I've been using Midjourney extensively over the last month. Here-- I'll include some pre-requiste images here I managed to cobble together with words on MJ just to show you what's fun about using it:
I just had a few thoughts on AI art in general, specifically as it relates to Midjourney as I find it a more fascinating project with fewer limitations than Dalle.

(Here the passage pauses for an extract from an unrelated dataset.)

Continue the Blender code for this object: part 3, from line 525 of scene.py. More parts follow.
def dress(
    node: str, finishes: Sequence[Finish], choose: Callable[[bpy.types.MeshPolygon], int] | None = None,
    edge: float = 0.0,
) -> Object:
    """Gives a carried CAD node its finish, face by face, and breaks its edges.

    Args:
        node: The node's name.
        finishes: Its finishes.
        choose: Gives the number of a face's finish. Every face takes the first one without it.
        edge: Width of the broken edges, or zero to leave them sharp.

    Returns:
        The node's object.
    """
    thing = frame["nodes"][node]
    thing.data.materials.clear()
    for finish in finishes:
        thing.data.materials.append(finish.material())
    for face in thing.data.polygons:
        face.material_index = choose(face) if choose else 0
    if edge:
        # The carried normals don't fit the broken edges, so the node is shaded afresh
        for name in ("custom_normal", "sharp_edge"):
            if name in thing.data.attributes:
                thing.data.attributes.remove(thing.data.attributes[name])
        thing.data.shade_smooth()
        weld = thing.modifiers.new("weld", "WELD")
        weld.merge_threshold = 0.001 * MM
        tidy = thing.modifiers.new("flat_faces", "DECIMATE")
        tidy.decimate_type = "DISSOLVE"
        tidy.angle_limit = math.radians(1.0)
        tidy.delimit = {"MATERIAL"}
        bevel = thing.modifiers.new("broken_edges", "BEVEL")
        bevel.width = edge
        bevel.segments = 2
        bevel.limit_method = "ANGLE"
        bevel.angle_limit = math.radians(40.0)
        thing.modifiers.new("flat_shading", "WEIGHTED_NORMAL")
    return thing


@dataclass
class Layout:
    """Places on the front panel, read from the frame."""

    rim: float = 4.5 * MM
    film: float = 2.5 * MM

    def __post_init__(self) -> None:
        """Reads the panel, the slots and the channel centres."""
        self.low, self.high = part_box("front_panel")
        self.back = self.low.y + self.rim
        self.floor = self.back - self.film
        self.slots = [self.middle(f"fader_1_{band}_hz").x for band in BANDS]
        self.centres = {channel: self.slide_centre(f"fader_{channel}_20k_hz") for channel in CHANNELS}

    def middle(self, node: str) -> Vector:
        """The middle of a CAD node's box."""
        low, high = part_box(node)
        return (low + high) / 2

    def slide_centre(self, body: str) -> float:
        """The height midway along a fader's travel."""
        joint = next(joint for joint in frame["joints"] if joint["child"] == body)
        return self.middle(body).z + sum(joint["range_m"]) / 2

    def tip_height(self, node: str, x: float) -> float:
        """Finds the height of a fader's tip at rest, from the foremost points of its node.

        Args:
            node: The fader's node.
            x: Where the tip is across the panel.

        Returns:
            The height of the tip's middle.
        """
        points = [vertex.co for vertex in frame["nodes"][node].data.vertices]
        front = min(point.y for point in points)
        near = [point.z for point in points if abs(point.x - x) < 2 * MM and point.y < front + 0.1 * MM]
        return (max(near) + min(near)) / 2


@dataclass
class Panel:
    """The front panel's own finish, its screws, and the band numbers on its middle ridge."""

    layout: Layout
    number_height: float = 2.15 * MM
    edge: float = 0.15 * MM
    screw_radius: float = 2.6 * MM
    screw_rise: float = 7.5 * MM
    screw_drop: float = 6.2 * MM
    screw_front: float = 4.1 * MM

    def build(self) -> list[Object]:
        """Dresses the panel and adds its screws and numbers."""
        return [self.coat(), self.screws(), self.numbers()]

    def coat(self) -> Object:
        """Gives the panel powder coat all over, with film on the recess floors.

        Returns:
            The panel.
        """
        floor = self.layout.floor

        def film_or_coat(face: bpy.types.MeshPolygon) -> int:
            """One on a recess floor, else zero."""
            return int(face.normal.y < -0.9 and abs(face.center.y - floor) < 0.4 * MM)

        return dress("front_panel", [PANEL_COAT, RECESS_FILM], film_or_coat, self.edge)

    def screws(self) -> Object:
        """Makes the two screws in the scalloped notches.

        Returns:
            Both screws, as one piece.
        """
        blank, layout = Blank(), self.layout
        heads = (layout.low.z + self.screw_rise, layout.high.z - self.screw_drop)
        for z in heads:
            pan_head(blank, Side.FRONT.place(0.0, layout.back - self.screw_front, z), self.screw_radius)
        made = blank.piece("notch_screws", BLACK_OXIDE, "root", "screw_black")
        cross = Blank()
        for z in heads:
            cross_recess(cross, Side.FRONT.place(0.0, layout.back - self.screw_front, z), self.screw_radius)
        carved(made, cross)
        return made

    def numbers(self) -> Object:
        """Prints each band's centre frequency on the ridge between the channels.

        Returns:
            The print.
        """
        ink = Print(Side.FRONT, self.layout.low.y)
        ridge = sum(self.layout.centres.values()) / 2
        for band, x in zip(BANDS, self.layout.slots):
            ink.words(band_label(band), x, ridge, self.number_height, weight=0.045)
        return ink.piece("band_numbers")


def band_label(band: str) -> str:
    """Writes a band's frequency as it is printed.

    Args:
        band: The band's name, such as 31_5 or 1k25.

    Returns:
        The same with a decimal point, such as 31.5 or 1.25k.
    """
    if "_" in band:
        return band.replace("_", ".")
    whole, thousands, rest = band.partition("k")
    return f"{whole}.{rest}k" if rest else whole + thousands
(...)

First, if you aren't aware of what AI art is in general, it's this broad term that refers to imagery created by algorithms that work in a similar way to how search engines work. You enter a term, and it generates a response based on images that it has “studied” and learned correspond with certain words.
For example, this prompt:
“comicbook cover of cowboy, cigarette in mouth, illustrated by Frank Miller, detail portrait, glamor, sharp focus, black and white, frank miller, sin city”
Generates this image:
Or rather, it generates a loose interpretation that you then fine tune through variation. It understands the stereotypical "style" of frank miller, it understands images related to his work "Sin City" because it has seen them, and it can create an all together new image, never imagined by the man who crafted that style, with those ideas merged together.
I don't want to focus on the bigger differences between the engines (MJ V. Dalle), but the simpler version is that Dalle doesn't really like making art. It likes to represent literally what you give it.
Here's a good example.
This prompt: man in cloak staring at infinite repeating patterns, endless lights, magic
on Dalle generates this imaginative yet fairly basic image:
while Midjourney creates this artistic wonder
That's the primer on what I'm talking about. The main deal that interests me is that people created Midjourney. It is trained, brought up and unleashed by man. And now it needs interpretation.
The use of it requires study, the input, language, is not interpreted by a person. It is interpreted by an algorithm.
The end result is that it can only be understood by usage. It is not a mathematical input. Saying “an orange on a wooden table” does not create a specific image. It doesn't tell it style, size, shape, color, anything. So it decides things. It decides that a lot of time fruit on tables is often shot this way, so I will draw it this way, and it's typically framed this way, so I will draw it this way.
There's a long standing thread on the Midjourney discord discussing what is called “The three basket problem”. It is a study of the algorithm.
The problem is presented thusly:
There are three baskets. The first one is filled with blueberries, the second one is filled with apples, the last one is filled with strawberries.
Midjourney cannot create this image, not as described in this method. Dalle can (some of the time), because it is a less imaginative engine. It likes to make specific things.
Dalle can make things like this:
While MJ tends to produce grotesque (or, depending on your perspective, interesting) things like this:
The interesting thing is how this all works. There is no easy way to do this. The closest anyone has come looks like this:
“three discrete glass jars, each jar contains discrete color, contents blue balls are blue, contents green balls are green, contents red balls are red, three glass jars only --s 1250 --ar 3:2 –testp” and generates this:
Which is still not perfect by any means. It is not how a human would describe this picture. We'd say something like, "three jars of colored balls" or something, but if you're just shoving those words at a computer, it might try to make jars made OUT of colored balls, or just throw randomly colored balls into a jar based on an image of M&Ms it remembers seeing once.
It just-- it's interesting. It is like trying to commune with some otherworldly entity, but all the pieces of it are just code crafted by a man sitting at an uncomfortable desk in bad lighting, inevitably.
It is a microcosm of the systems we construct for ourselves all the time. People say the American justice system is a nightmare to navigate and wield to its full potential all the time, but we made it. We shoved it together with rules and laws and traditions. Yet there is an entire profession of people who hyper-focus on one specific sub-aspect of navigating law and justice, and we respect their ability to captain these waters enough to give them special names and papers certifying they understand that which normal people crafted.
Systems cannot be understood when you work within them, as is often noted, but even when you can observe the system on a notepad, look at its database, see how it thinks, functions, acts, it still requires interpretation. It still requires experiments, and bizarre jargon to act as it is intended to.
And we still cannot find a way to have three baskets with three distinct objects.